The next year, a group of Buddha statues was vandalized in the town of Mawanella, about five hours drive from Kattankudy. There, in the lush mountains of Sri Lanka’s interior, Zahran had taken up temporary residence.

“He was preaching to kill people,” said A.G.M. Anees, who has served as an imam at a small mosque in the area for a decade. “This is not Islam, this is violence.”

Zahran went into hiding once more.

On the Thursday morning before the Easter Sunday bombings, Zahran’s sister-in-law knocked on the door of a neighbor who did seamstress work near Kattankudy. She handed over a parcel of fabric and asked for it to be sewn into a tunic by the end of the day.
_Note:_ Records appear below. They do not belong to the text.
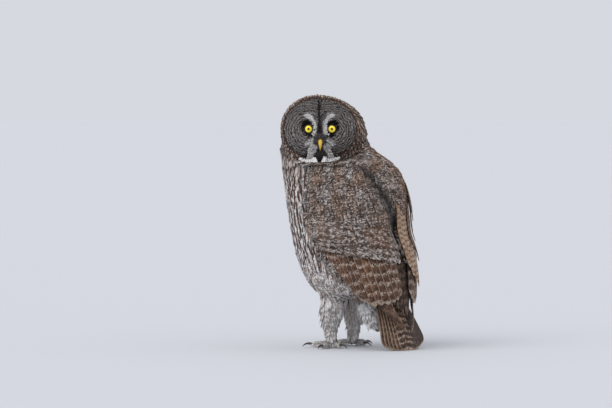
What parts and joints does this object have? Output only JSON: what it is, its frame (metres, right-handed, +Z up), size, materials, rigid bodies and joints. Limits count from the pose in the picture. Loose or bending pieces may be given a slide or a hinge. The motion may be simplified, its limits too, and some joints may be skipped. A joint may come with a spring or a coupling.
{
  "type": "great grey owl",
  "caption": "Life-size owl standing still with its head turned back over one shoulder, wings folded and tail tip resting on the floor.",
  "frame": {"origin": "middle of the bounding box at floor level", "axes": "+Z up, -Y the way the breast faces, +X the bird's left"},
  "size_m": [0.261, 0.3384, 0.5689],
  "materials": {
    "body_feathers": "soft feathers, grey-brown with dark streaks",
    "face_feathers": "fine grey feathers in dark and pale rings",
    "wing_feathers": "brown feathers with paler bars and flecks",
    "tail_feathers": "brown feathers with mottled pale bars",
    "leg_feathers": "short pale grey down, faintly barred",
    "eyes": "clear cornea over a yellow iris and a black pupil",
    "bill": "smooth yellow horn",
    "talons": "smooth black horn"
  },
  "bodies": {
    "root": {"torso": "body_feathers", "neck": "body_feathers", "head": "face_feathers", "eye_left": "eyes", "eye_right": "eyes", "bill_upper": "bill", "bill_lower": "bill", "wing_left": "wing_feathers", "wing_right": "wing_feathers", "tail": "tail_feathers", "vent": "leg_feathers", "leg_left": "leg_feathers", "leg_right": "leg_feathers", "foot_left": "leg_feathers", "foot_right": "leg_feathers", "talon_left_1": "talons", "talon_left_2": "talons", "talon_left_3": "talons", "talon_left_4": "talons", "talon_right_1": "talons", "talon_right_2": "talons", "talon_right_3": "talons", "talon_right_4": "talons"}
  },
  "joints": []
}
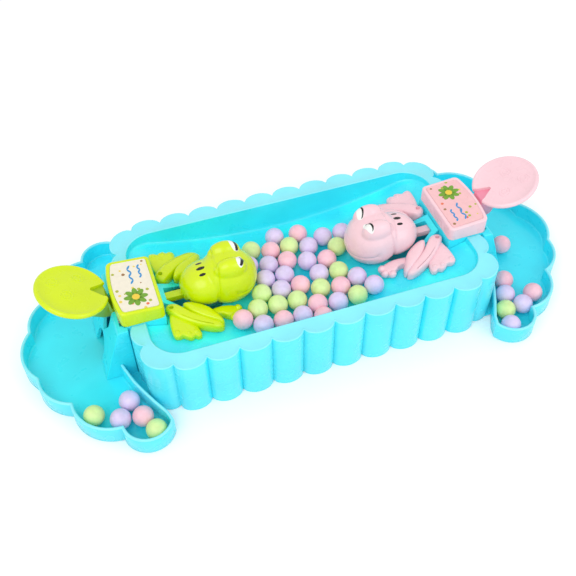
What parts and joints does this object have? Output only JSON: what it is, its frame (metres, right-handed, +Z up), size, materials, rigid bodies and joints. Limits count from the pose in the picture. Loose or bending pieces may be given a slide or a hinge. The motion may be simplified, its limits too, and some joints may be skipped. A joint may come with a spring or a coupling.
{
  "type": "frog marble grabbing game",
  "caption": "Tabletop marble game: fluted oval basin with a dished floor, a lever-driven frog at each end, a floor port and a catching tray behind it.",
  "frame": {"origin": "centre of the basin on the table plane, under the middle of the whole game", "axes": "+X along the game from the green frog to the pink frog, +Y across it away from the camera's side, +Z up"},
  "size_m": [0.3498, 0.1598, 0.0653],
  "materials": {
    "basin_blue": "glossy moulded",
    "green": "glossy moulded",
    "pink": "glossy moulded",
    "label_cream": "printed film",
    "label_pink": "printed film",
    "marble_lavender": "matte",
    "marble_pink": "matte",
    "marble_green": "matte",
    "steel": "bright"
  },
  "bodies": {
    "base": {"basin": "basin_blue", "green_tray": "basin_blue", "green_housing": "basin_blue", "green_chute": "basin_blue", "green_label_cover": "green", "green_label_plate": "label_cream", "green_pivot_pin": "steel", "green_return_spring": "steel", "green_frog_limb_a": "green", "green_frog_limb_b": "green", "green_cover_screw_a": "steel", "green_chute_screw_a": "steel", "green_cover_screw_b": "steel", "green_chute_screw_b": "steel", "green_tray_marble_1": "marble_green", "green_tray_marble_2": "marble_lavender", "green_tray_marble_3": "marble_lavender", "green_tray_marble_4": "marble_pink", "green_tray_marble_5": "marble_green", "pink_tray": "basin_blue", "pink_housing": "basin_blue", "pink_chute": "basin_blue", "pink_label_cover": "pink", "pink_label_plate": "label_pink", "pink_pivot_pin": "steel", "pink_return_spring": "steel", "pink_frog_limb_a": "pink", "pink_frog_limb_b": "pink", "pink_cover_screw_a": "steel", "pink_chute_screw_a": "steel", "pink_cover_screw_b": "steel", "pink_chute_screw_b": "steel", "pink_tray_marble_1": "marble_pink", "pink_tray_marble_2": "marble_pink", "pink_tray_marble_3": "marble_lavender", "pink_tray_marble_4": "marble_green", "pink_tray_marble_5": "marble_lavender", "pink_tray_marble_6": "marble_lavender", "pink_tray_marble_7": "marble_pink", "basin_marble_1": "marble_lavender", "basin_marble_2": "marble_pink", "basin_marble_3": "marble_pink", "basin_marble_4": "marble_green", "basin_marble_5": "marble_lavender", "basin_marble_6": "marble_pink", "basin_marble_7": "marble_lavender", "basin_marble_8": "marble_lavender", "basin_marble_9": "marble_lavender", "basin_marble_10": "marble_pink", "basin_marble_11": "marble_green", "basin_marble_12": "marble_green", "basin_marble_13": "marble_pink"},
    "green_lever_body": {"green_lever": "green"},
    "green_neck": {"green_neck_bar": "green", "green_hinge_pin": "steel"},
    "green_frog": {"green_frog_shell": "green"},
    "pink_lever_body": {"pink_lever": "pink"},
    "pink_neck": {"pink_neck_bar": "pink", "pink_hinge_pin": "steel"},
    "pink_frog": {"pink_frog_shell": "pink"}
  },
  "joints": [
    {"name": "green_lever_press", "type": "hinge", "parent": "base", "child": "green_lever_body", "pos_m": [-0.1, 0, 0.04], "axis": [0, -1, 0], "range_deg": [0, 20], "stiffness_Nm_per_rad": 0.06, "springref_deg": -14.32, "deforming": ["green_return_spring"]},
    {"name": "green_neck_slide", "type": "slide", "parent": "base", "child": "green_neck", "axis": [1, 0, 0], "range_m": [0, 0.00908]},
    {"name": "green_frog_tip", "type": "hinge", "parent": "green_neck", "child": "green_frog", "pos_m": [-0.072, 0, 0.034], "axis": [0, -1, 0], "range_deg": [0, 25]},
    {"name": "pink_lever_press", "type": "hinge", "parent": "base", "child": "pink_lever_body", "pos_m": [0.1, 0, 0.04], "axis": [0, 1, 0], "range_deg": [0, 20], "stiffness_Nm_per_rad": 0.06, "springref_deg": -14.32, "deforming": ["pink_return_spring"]},
    {"name": "pink_neck_slide", "type": "slide", "parent": "base", "child": "pink_neck", "axis": [-1, 0, 0], "range_m": [0, 0.00908]},
    {"name": "pink_frog_tip", "type": "hinge", "parent": "pink_neck", "child": "pink_frog", "pos_m": [0.072, 0, 0.034], "axis": [0, 1, 0], "range_deg": [0, 25]}
  ],
  "couplings": [
    {"joint": "green_neck_slide", "follows": "green_lever_press", "m_per_rad": 0.025868},
    {"joint": "green_frog_tip", "follows": "green_lever_press", "ratio": 1.25},
    {"joint": "pink_neck_slide", "follows": "pink_lever_press", "m_per_rad": 0.025868},
    {"joint": "pink_frog_tip", "follows": "pink_lever_press", "ratio": 1.25}
  ]
}
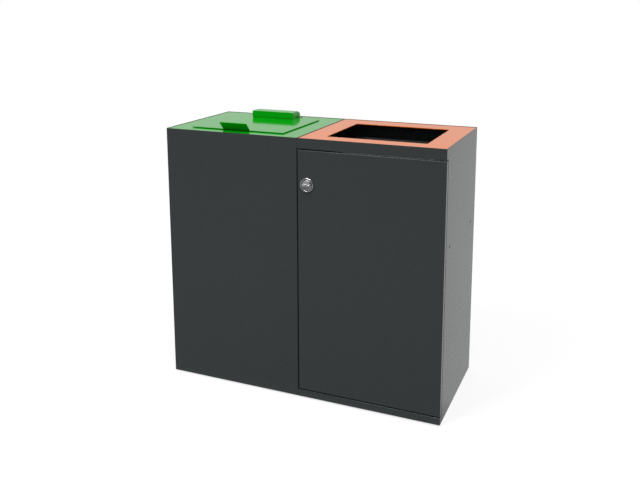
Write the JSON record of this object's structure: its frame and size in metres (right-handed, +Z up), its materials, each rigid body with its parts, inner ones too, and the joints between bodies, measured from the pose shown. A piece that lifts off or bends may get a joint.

“She said she was going on a family trip,” said the neighbor, M.H. Sithi Nazlya.

Zahran’s sister says that her parents turned off their cellphones on the Friday. On Sunday, when she visited their home, they were gone.

She does not know if Zahran arranged for them to be taken somewhere safe. Or why he would have carried out the bombing.

But now in Kattankudy, and in many other places, people are talking about Mohamed Hashim Mohamed Zahran.